» **Request**: Among the lines below, keep only those from the one containing "upper_strips_z[0] - strip_height / 2))" through the one containing "middle_y = 80.0", and reproduce them exactly.

[begin Supplied information]

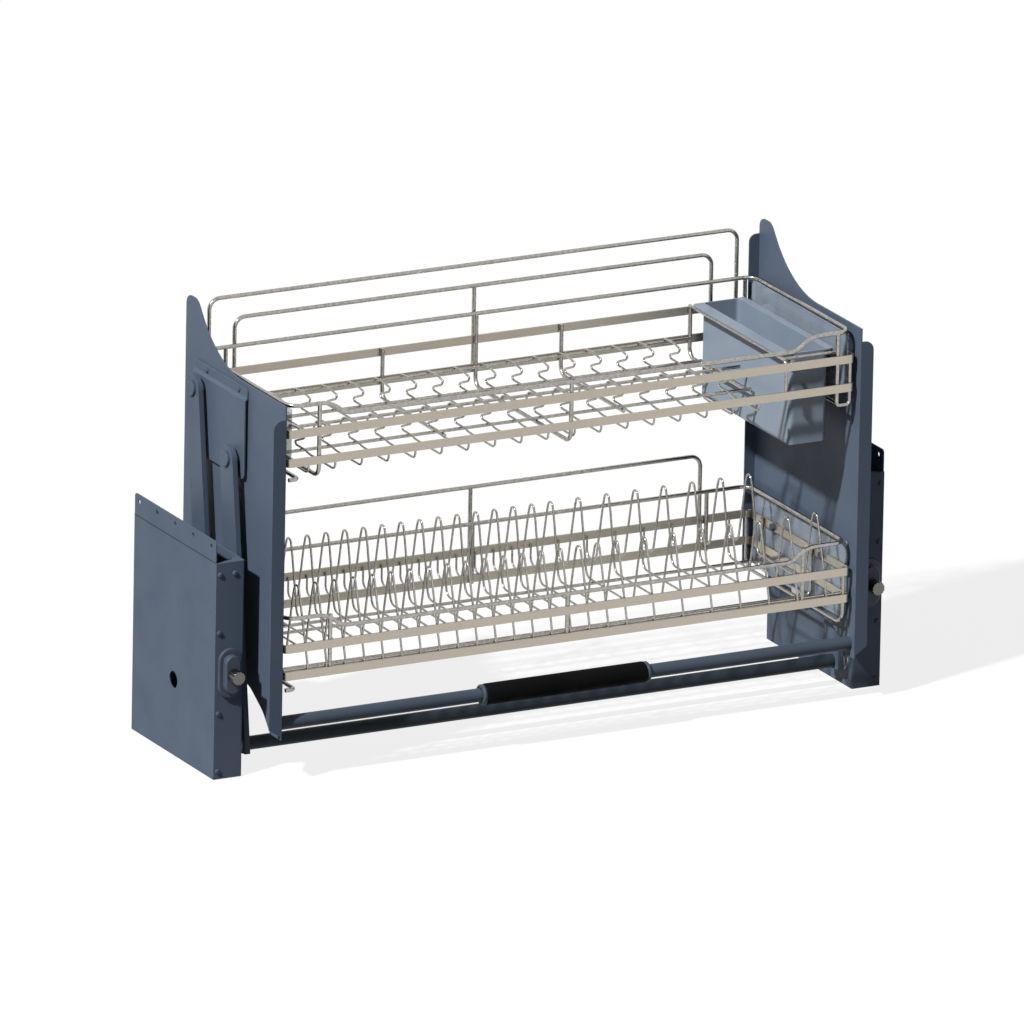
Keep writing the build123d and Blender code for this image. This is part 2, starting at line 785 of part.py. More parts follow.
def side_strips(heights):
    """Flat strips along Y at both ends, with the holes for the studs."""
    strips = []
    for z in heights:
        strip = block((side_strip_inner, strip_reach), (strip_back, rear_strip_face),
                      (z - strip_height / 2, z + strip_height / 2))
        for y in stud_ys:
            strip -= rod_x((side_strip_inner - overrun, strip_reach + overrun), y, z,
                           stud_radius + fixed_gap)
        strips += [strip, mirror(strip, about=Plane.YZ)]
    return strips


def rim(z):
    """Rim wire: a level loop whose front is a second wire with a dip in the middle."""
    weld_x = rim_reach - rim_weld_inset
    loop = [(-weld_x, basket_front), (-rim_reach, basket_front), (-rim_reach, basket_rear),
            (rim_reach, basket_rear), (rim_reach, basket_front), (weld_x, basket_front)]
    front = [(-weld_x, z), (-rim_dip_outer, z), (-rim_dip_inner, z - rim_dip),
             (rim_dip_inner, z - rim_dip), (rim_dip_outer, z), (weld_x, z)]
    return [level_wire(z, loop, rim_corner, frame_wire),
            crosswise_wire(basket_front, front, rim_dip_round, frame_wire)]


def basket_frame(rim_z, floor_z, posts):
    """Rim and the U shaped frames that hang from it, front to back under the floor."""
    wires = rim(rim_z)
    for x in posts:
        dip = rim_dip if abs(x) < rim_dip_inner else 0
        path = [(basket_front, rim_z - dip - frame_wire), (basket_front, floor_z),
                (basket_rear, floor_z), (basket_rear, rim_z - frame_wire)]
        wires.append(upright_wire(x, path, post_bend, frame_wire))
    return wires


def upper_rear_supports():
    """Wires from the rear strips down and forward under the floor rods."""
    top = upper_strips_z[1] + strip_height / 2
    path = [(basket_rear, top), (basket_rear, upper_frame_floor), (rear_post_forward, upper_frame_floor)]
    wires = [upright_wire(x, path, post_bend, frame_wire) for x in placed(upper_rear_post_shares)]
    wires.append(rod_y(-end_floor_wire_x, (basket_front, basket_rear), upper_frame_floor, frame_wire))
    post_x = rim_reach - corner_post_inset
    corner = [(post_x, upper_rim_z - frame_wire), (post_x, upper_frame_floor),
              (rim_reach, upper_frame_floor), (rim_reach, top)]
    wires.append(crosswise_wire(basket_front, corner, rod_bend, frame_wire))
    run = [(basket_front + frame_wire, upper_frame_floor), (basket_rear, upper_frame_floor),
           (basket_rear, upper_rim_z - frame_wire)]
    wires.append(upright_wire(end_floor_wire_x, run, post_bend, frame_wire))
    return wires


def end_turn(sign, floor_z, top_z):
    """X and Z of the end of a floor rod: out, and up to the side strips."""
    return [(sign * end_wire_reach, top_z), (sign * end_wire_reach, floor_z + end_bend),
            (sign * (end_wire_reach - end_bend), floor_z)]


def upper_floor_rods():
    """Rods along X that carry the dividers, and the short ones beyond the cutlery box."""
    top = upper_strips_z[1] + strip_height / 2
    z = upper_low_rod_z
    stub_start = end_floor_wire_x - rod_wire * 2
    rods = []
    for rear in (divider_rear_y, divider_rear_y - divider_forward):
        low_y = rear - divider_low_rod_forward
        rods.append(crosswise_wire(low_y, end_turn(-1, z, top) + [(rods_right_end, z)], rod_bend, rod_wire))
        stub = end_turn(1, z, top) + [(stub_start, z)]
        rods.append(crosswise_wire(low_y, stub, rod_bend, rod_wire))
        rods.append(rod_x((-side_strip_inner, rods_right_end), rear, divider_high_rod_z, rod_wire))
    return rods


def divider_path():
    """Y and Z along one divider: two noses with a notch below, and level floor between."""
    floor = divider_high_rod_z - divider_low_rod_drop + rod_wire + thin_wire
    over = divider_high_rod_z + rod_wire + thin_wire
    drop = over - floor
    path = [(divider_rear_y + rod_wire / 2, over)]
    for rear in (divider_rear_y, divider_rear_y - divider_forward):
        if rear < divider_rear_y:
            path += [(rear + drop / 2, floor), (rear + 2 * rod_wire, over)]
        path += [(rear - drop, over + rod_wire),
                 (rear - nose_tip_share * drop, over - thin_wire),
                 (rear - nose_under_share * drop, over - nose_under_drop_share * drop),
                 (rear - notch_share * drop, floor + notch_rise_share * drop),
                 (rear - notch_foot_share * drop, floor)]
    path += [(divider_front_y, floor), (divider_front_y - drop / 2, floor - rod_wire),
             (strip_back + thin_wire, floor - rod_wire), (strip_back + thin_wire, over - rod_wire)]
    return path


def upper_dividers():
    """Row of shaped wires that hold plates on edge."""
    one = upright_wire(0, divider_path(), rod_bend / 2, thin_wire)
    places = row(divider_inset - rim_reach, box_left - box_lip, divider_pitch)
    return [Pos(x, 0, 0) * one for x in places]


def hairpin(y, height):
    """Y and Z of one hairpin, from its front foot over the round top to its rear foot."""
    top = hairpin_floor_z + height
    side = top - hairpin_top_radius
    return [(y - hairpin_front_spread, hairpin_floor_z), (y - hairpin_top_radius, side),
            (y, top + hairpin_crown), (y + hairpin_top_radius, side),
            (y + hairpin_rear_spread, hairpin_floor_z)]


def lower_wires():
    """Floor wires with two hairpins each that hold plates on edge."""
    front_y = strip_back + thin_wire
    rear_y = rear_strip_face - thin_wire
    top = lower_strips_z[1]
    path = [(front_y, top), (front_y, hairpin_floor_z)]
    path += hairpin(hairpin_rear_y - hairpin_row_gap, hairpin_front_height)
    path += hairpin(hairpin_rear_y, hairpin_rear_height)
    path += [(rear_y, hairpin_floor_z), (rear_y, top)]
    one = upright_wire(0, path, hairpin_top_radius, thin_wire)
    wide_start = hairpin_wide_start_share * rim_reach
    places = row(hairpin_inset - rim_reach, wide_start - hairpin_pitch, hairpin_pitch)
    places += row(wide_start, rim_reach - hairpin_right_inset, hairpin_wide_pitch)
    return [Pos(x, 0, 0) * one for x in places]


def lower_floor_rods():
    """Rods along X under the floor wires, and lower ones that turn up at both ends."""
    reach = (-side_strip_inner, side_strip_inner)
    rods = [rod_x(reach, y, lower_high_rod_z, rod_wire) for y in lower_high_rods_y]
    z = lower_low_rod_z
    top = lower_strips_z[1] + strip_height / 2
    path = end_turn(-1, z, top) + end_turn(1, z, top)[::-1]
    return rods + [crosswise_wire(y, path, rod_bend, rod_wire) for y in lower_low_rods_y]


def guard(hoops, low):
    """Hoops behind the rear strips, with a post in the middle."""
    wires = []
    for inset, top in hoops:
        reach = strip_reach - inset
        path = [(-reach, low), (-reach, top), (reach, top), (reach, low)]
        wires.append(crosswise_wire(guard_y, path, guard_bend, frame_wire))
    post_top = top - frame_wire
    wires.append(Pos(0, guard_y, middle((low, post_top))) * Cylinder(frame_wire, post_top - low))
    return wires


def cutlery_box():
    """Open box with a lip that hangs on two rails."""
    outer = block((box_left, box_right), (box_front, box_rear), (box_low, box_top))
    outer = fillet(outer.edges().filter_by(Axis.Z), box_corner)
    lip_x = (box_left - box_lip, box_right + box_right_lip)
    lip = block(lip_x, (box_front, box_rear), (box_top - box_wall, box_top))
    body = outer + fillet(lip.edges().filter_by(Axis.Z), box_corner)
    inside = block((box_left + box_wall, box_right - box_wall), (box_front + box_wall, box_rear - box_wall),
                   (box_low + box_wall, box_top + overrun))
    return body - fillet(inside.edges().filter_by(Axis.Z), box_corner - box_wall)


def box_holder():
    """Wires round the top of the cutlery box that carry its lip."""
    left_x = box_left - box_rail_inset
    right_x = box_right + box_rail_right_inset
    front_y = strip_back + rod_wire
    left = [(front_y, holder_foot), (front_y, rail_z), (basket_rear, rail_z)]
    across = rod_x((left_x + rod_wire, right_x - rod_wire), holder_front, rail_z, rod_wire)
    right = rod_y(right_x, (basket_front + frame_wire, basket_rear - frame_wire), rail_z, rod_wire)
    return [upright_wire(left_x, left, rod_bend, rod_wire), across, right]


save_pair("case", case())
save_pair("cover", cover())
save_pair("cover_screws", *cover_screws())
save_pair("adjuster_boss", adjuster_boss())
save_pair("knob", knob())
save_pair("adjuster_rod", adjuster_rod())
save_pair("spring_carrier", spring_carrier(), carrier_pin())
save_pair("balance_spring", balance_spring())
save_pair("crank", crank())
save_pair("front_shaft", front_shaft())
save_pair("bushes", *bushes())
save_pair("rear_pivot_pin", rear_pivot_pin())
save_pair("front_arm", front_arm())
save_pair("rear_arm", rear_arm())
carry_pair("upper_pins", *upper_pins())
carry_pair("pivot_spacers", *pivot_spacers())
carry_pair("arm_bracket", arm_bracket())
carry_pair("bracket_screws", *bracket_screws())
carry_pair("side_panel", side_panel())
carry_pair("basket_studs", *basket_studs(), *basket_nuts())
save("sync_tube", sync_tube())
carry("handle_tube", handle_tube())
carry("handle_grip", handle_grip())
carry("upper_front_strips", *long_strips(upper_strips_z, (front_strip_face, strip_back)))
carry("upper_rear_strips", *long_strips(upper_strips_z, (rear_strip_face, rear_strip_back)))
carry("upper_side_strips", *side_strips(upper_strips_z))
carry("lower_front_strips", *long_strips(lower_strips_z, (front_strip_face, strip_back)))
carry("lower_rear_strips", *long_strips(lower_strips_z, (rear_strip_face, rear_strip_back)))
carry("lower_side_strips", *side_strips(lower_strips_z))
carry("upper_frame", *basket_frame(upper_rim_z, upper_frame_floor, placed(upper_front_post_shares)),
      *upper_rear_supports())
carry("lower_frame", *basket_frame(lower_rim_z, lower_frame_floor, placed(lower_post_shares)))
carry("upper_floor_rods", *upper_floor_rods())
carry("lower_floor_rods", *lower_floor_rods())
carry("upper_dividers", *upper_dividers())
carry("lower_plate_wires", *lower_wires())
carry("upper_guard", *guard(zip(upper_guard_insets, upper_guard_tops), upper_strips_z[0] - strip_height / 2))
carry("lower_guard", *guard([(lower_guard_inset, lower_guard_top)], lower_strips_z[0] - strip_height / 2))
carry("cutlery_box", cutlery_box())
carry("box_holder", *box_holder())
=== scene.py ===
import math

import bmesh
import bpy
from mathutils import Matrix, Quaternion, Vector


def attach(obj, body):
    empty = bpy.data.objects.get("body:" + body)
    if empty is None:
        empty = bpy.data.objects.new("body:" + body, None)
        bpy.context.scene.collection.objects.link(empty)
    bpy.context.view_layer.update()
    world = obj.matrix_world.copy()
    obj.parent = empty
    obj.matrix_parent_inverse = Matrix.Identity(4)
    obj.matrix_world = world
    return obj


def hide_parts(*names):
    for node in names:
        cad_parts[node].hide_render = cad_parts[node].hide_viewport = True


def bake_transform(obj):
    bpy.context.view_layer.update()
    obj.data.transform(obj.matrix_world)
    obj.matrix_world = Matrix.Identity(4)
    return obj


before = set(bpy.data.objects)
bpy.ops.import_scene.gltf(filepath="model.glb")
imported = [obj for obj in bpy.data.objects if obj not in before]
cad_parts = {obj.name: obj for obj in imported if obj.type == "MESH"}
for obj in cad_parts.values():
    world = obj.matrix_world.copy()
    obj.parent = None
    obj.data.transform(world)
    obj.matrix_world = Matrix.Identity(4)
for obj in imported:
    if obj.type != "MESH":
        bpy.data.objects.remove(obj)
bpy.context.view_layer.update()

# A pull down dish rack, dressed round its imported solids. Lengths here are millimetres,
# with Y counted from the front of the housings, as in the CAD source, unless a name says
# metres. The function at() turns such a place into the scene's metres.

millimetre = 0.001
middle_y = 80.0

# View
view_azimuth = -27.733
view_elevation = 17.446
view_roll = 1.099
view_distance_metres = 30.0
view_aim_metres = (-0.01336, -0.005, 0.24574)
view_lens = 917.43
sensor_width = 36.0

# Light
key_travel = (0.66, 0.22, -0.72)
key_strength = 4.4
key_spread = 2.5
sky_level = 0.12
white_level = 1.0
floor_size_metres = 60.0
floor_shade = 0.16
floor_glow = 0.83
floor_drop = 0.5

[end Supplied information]

» **Written answer**:
carry("upper_guard", *guard(zip(upper_guard_insets, upper_guard_tops), upper_strips_z[0] - strip_height / 2))
carry("lower_guard", *guard([(lower_guard_inset, lower_guard_top)], lower_strips_z[0] - strip_height / 2))
carry("cutlery_box", cutlery_box())
carry("box_holder", *box_holder())
=== scene.py ===
import math

import bmesh
import bpy
from mathutils import Matrix, Quaternion, Vector


def attach(obj, body):
    empty = bpy.data.objects.get("body:" + body)
    if empty is None:
        empty = bpy.data.objects.new("body:" + body, None)
        bpy.context.scene.collection.objects.link(empty)
    bpy.context.view_layer.update()
    world = obj.matrix_world.copy()
    obj.parent = empty
    obj.matrix_parent_inverse = Matrix.Identity(4)
    obj.matrix_world = world
    return obj


def hide_parts(*names):
    for node in names:
        cad_parts[node].hide_render = cad_parts[node].hide_viewport = True


def bake_transform(obj):
    bpy.context.view_layer.update()
    obj.data.transform(obj.matrix_world)
    obj.matrix_world = Matrix.Identity(4)
    return obj


before = set(bpy.data.objects)
bpy.ops.import_scene.gltf(filepath="model.glb")
imported = [obj for obj in bpy.data.objects if obj not in before]
cad_parts = {obj.name: obj for obj in imported if obj.type == "MESH"}
for obj in cad_parts.values():
    world = obj.matrix_world.copy()
    obj.parent = None
    obj.data.transform(world)
    obj.matrix_world = Matrix.Identity(4)
for obj in imported:
    if obj.type != "MESH":
        bpy.data.objects.remove(obj)
bpy.context.view_layer.update()

# A pull down dish rack, dressed round its imported solids. Lengths here are millimetres,
# with Y counted from the front of the housings, as in the CAD source, unless a name says
# metres. The function at() turns such a place into the scene's metres.

millimetre = 0.001
middle_y = 80.0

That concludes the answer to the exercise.